Cult New York theatre duo Xhloe and Natasha are a rare example of a pair of obscure starving artists who’ve actually made it big at the Fringe under their own steam in 2022 (albeit they’re now very much produced by Soho Theatre). Their latest queer clowning-inflected shaggy dog story is ‘a Brechtian puppet show ripped in two about conspiracy, misdirection and seeing something with your own eyes’. It’s about two teenagers who amuse themselves sturring up their Appalacian town with fake Bigfoot sightings… but then things get alarmingly real when a neighbour’s dog is found ripped to pieces.
  • Experimental

Salty Brine: How Strange It Is (The Neutral Milk Hotel Show)

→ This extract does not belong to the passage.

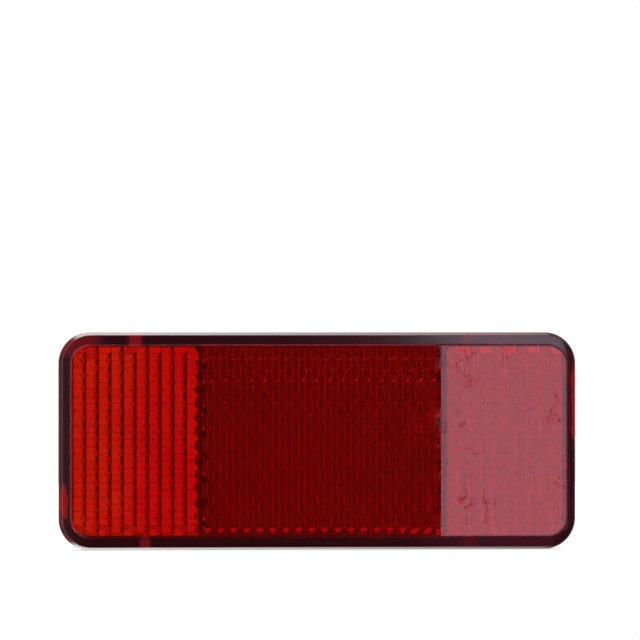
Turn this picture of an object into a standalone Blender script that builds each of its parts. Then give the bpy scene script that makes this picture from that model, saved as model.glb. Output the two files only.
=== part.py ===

New York cabaret star Salty Brine has made his name with lavishly high concept shows that splice a classic album with – more often than not – a classic work of literature, for a set of covers, biographical rumination and flights of lyrical fancy. He has a vast arsenal of shows that will probably never get a UK airing, and he’s tended to bring over works that centre on a British album. Not this year, however: How Strange It Is (The Neutral Milk Hotel Show) does, of course, revolve around the cult ’90s indie band Neutral Milk Hotel’s peerless 1998 album In the Aeroplane Over the Sea, which will be spliced with musings on Anne Frank’s The Diary of a Young Girl – fair enough, as the record is in fact largely based upon it.
  • Musicals

Creepy Boys: Slugs/Nude Parade

Creepy Boys’ absurd existential clown show Slugs is allegedly about ‘nothing’, although in truth the duo of Sam Kruger and SE Grummett fail to stay on point spectacularly in a genitals-heavy affair that finds room for puppet Joni Mitchell, a techno concert, and a pantomime horse. The best kind of insane, if you’re in the market for that.  After success at last year’s Fringe it returns for the first half of this year’s festival; for the last week the duo will retain the same timeslot but debut a work-in-progress of a new show called Nude Parade. ‘Like a live theatre version of the game of Operation – but make it trans’, we’re told.